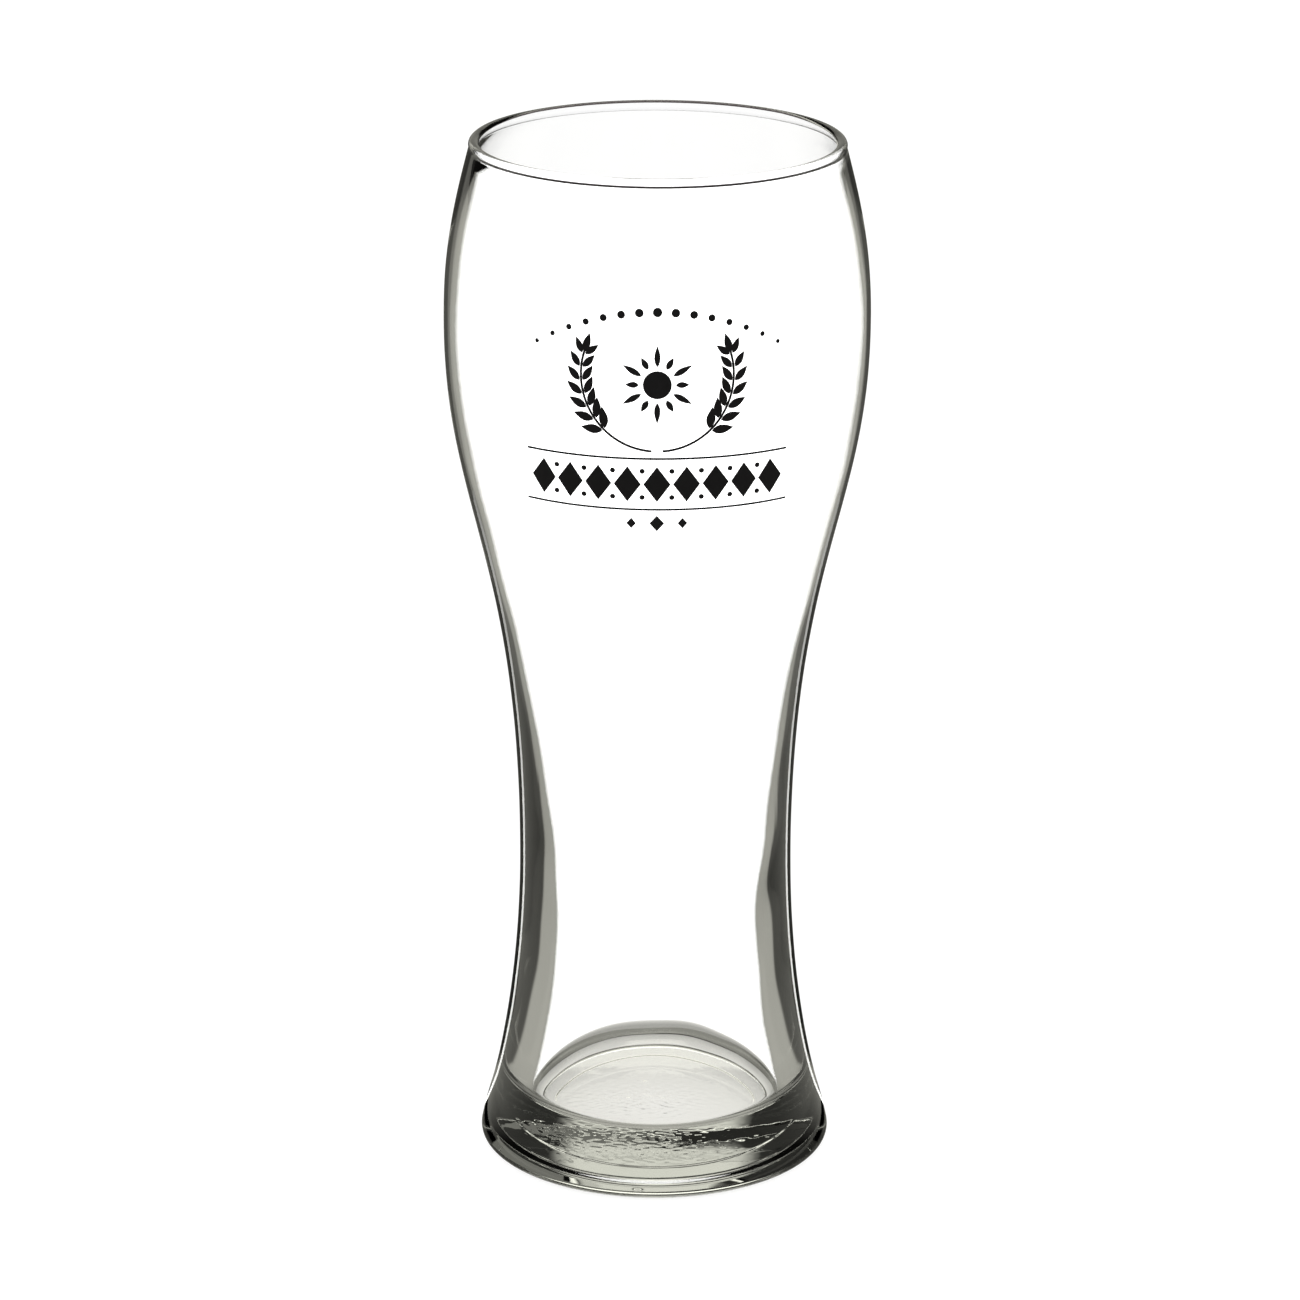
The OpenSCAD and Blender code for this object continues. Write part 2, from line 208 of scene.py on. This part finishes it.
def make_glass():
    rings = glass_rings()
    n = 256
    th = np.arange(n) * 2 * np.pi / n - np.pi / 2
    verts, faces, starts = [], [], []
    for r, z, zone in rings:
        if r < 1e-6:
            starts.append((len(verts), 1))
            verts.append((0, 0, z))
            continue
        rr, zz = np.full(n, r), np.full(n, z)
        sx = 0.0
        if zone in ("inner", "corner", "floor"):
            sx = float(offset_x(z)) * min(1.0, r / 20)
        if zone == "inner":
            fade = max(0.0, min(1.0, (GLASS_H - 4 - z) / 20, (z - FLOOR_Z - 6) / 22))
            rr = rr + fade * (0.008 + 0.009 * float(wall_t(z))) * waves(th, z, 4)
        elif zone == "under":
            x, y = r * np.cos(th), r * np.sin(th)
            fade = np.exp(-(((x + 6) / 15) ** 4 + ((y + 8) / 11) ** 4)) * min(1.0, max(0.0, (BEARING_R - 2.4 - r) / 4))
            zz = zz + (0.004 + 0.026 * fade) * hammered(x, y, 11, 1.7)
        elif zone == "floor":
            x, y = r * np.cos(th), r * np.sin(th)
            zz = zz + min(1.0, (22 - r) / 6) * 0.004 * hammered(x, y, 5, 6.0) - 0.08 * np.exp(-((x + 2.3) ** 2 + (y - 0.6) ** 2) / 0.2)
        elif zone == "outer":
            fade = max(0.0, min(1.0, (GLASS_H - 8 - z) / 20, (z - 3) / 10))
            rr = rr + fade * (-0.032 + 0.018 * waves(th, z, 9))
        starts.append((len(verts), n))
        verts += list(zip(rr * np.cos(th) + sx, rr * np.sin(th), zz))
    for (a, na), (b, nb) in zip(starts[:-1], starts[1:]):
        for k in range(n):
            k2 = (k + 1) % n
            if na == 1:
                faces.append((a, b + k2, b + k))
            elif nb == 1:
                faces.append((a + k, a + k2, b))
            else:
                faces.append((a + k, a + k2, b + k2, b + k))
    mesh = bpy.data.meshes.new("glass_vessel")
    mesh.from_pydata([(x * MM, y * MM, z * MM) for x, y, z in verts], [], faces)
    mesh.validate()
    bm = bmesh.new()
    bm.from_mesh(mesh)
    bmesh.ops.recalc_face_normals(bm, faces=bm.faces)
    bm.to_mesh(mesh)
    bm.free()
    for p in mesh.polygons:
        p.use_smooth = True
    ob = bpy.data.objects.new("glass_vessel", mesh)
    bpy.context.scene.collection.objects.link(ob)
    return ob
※
:: Your objective ::
Look over the listing above. Pick out and copy every line that includes "scene".

:: Result of this exercise ::
The OpenSCAD and Blender code for this object continues. Write part 2, from line 208 of scene.py on. This part finishes it.
    bpy.context.scene.collection.objects.link(ob)